Going into the Saenuri Party’s national convention, the two candidates vying for the party’s chairmanship continued to spar around the issue of the ruling party’s relationship with President Park. Highlighting how the past Kim Young-sam and Roh Moo-hyun administrations were crippled by clashes with their respective parties, Suh Chung-won advanced his pro-Park credentials as securing the party’s and administration’s ability to govern effectively through President Park’s remaining term. Meanwhile, Kim Moo-sung continued to advance his position that the party must establish checks and balances on the executive. Furthermore, commenting on President Park’s attendance at the convention, Kim noted that it would be inappropriate for the president to interfere in the party’s internal affairs. Despite these antagonisms, Joogang Ilbo noted that being veteran politicians, both Kim and Suh may quickly mend their differences after the leadership contest.

Nonetheless, it is clear from the platforms and attitudes of these two candidates that the result from the national convention will convey a message to the Blue House. Indeed, Suh’s argument has some salience–with the Park administration still struggling to push cabinet nominees through national assembly hearings, Kim’s rise to the party chairmanship may further check the president’s influence over the legislature. At the same time, Kim’s victory will set him up as a favorite to succeed President Park, making it more imperative for the new party chairman to polish and advance the current administration’s legacy for the next presidential election.

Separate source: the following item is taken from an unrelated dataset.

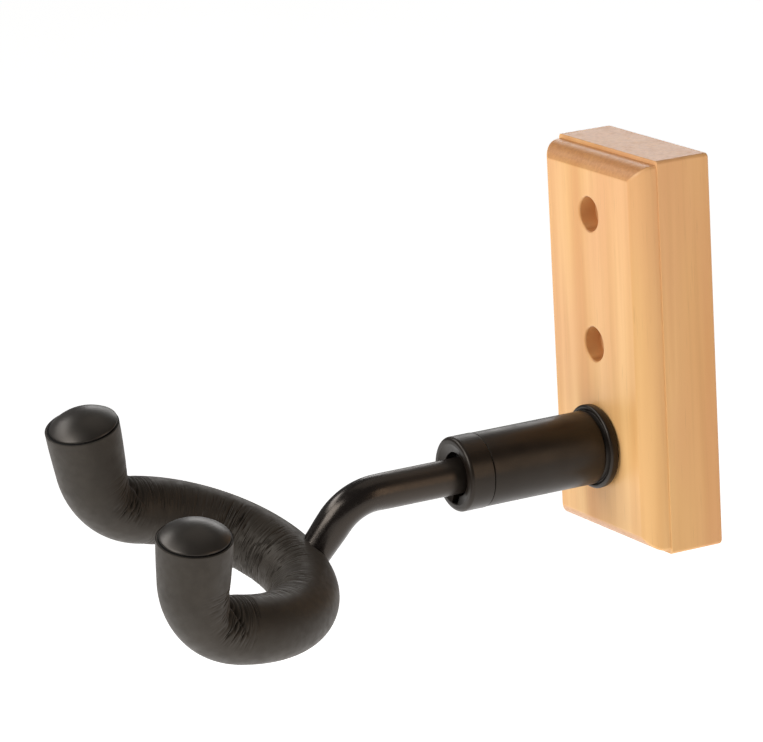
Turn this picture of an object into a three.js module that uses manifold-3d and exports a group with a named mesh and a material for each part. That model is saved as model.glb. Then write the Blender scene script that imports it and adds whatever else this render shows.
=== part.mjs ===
// Wall guitar hanger: a hardwood block carries a swivel housing, and a bent arm
// turns in it and ends in a foam-covered yoke that holds a guitar under its head.
//
// Millimetres. +Z is up, the wall is the plane y = 0 and the hanger reaches out
// along -Y. The origin is on the wall, midway between the two screw holes.
// Lengths called "out" are distances from the wall, so a point has y = -out.

import * as THREE from 'three';
import { mergeVertices } from 'three/addons/utils/BufferGeometryUtils.js';
import Module from 'manifold-3d';

const wasm = await Module();
wasm.setup();

// ---------------------------------------------------------------- dimensions

const GAP = 0.3;                       // air between pieces that touch

// Hardwood block
const BLOCK_WIDTH = 52.5;
const BLOCK_HEIGHT = 114.3;
const BLOCK_DEPTH = 24.4;
const EDGE_STEP_OUT = 17.3;            // where the moulded front edge starts
const END_STEP = 1.2;                  // how far it steps in at the top and bottom
const SIDE_STEP = 0.4;                 // and at the sides
const EDGE_LEDGE = 0.9;                // short flat between the step and the round
const EDGE_ROUND = 4.3;                // width of the rounded moulding
const EDGE_ROUND_TURN = THREE.MathUtils.degToRad(63);
const BACK_EASE = 0.8;                 // chamfer round the back face
const SCREW_SPACING = 38;              // two wall screws, one above the other
const SCREW_HOLE_R = 3.0;
const SCREW_SEAT_R = 5.3;
const SCREW_SEAT_DEPTH = 5.5;
const BLOCK_TOP = 37.35;               // above the midpoint of the screw holes

// Arm axis, straight out from the wall
const ARM_Z = -49.3;
const ARM_R = 5.0;

// Tie bolt that holds the swivel housing to the block
const BOLT_R = 4.0;
const BOLT_HEAD_OUT = [0.8, 6.0];
const BOLT_HEAD_R = 7.5;               // across the hexagon's corners, halved
const BOLT_END_OUT = 36.0;
const WASHER_OUT = [6.3, 7.9];
const WASHER_R = 10.0;
const BOLT_POCKET_R = 11.0;
const BOLT_POCKET_DEPTH = 8.2;

// Swivel housing
const FLANGE_R = 12.3;
const FLANGE_NECK_R = 10.5;
const FLANGE_EASE = 0.8;
const FLANGE_OUT = [BLOCK_DEPTH + GAP, 28.0];
const SLEEVE_OUT = [28.3, 64.8];
const SLEEVE_R = 10.8;
const SLEEVE_BORE_R = 8.6;
const PLUG_OUT = [28.3, 38.0];
const INNER_R = 8.3;                   // pieces that fill the sleeve's bore
const CAP_OUT = [60.6, 72.6];
const CAP_R = 10.8;
const CAP_BORE_R = 7.2;
const CAP_MOUTH_R = 6.25;
const CAP_MOUTH_OUT = [69.0, 71.8];
const NOTCH_WIDTH = 3.2;
const NOTCH_R = 8.0;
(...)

The 20th anniversary of the death of Kim Il-sung on July 8 received comparatively broad coverage in the South Korean media beforehand, with the video above from the keenly anti-communist TV Chosun being the most coherent overview of what was likely to happen. The presumption was that events in Pyongyang would be grander than in previous years due to the importance of the anniversary, but in truth commemorating the deaths of Kim Il-sung and Kim Jong-il (December 17) is as much about enforcing internal Workers’ Party discipline as anything else, and in the end the appearance of a visibly limping Kim Jong-un was the most remarked-upon event that took place.

Meanwhile, the front page of Workers’ Party daily publication Rodong Sinmun did not stint on praise for the deceased national founder on the day. Another North Korean publication, Tongil Sinbo followed suit, throwing in a delightful image of Kim reading the first edition of leftist daily Hankyoreh for good measure.